There is also still the case-sensitivity problem although I suspect that the risk of an actual collision there is pretty low, comparable to knocking a couple bytes off the hash. Unifying forward- and back- slash as ? similarly increases collision odds.

Hex will lead to hashes that are a bit longer (32 chars vs. 24), so maybe that's a concern. For my use-case it would not be.

madelson · Answer 3 · Wed Aug 10 2022 20:02:27 GMT+0800 (China Standard Time)

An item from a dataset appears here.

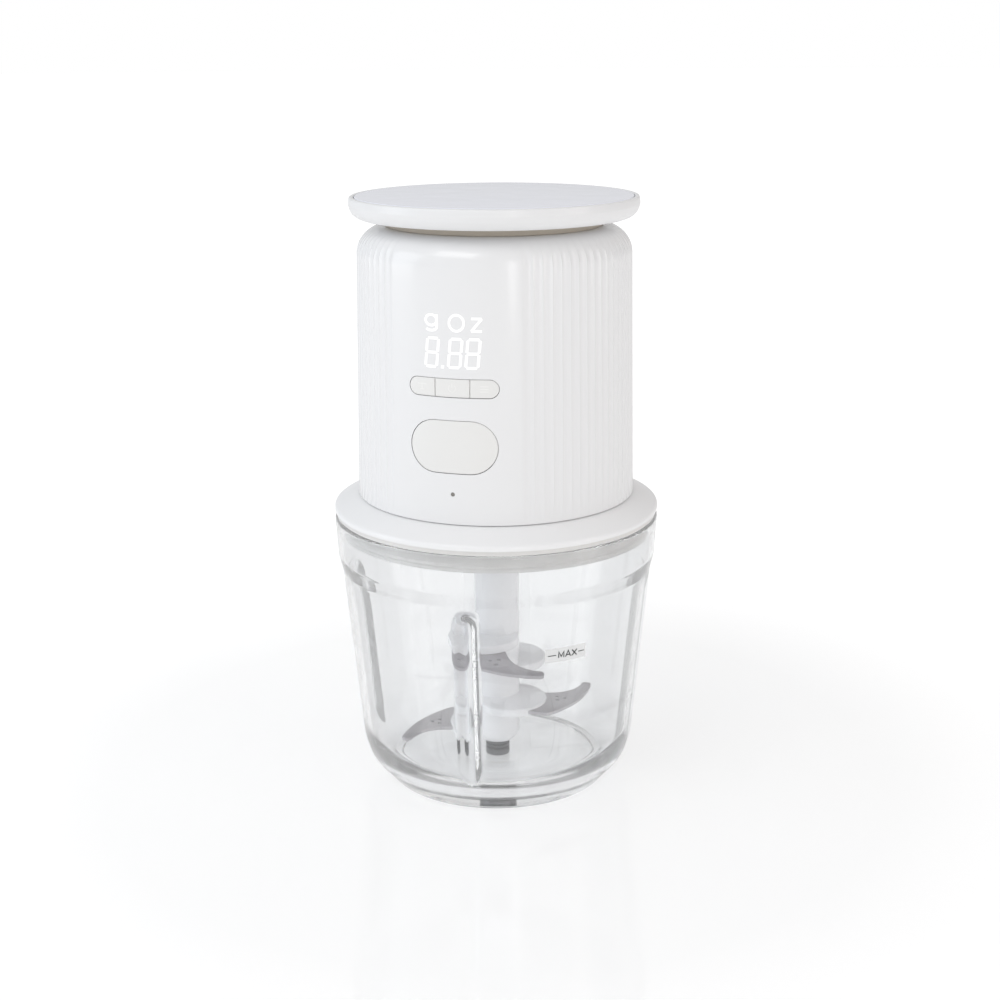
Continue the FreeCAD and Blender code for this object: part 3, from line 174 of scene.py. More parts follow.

Another option would be to use a custom alphabet for the encoding, for example all upper-case letters and digits (36 chars):

Encode(md5, "0123456789ABCDEFGHIJKLMNOPQRSTUVWXYZ");

static string Encode(byte[] hash, ReadOnlySpan<char> alphabet)
{
	var bi = new BigInteger(hash.Concat(new byte[] { 0 }).ToArray());
	var result = new StringBuilder();
	while (bi != 0)
	{
		bi = BigInteger.DivRem(bi, alphabet.Length, out var remainder);
		result.Append(alphabet[(int)remainder]);
	}
        if (result.Length == 0) { result.Append(alphabet[0]); }
	return result.ToString();
}

This gives hash strings of 25 chars or occasionally less if the hash has enough trailing zero bits (a padding solution could be added to guarantee constant length if desired). The nice thing about these hashes is that they only use very "safe" characters and are case-insensitive.

Paillat Laszlo · Answer 4 · Thu Aug 11 2022 16:06:10 GMT+0800 (China Standard Time)

that's would be actually pretty cool (and safe) :)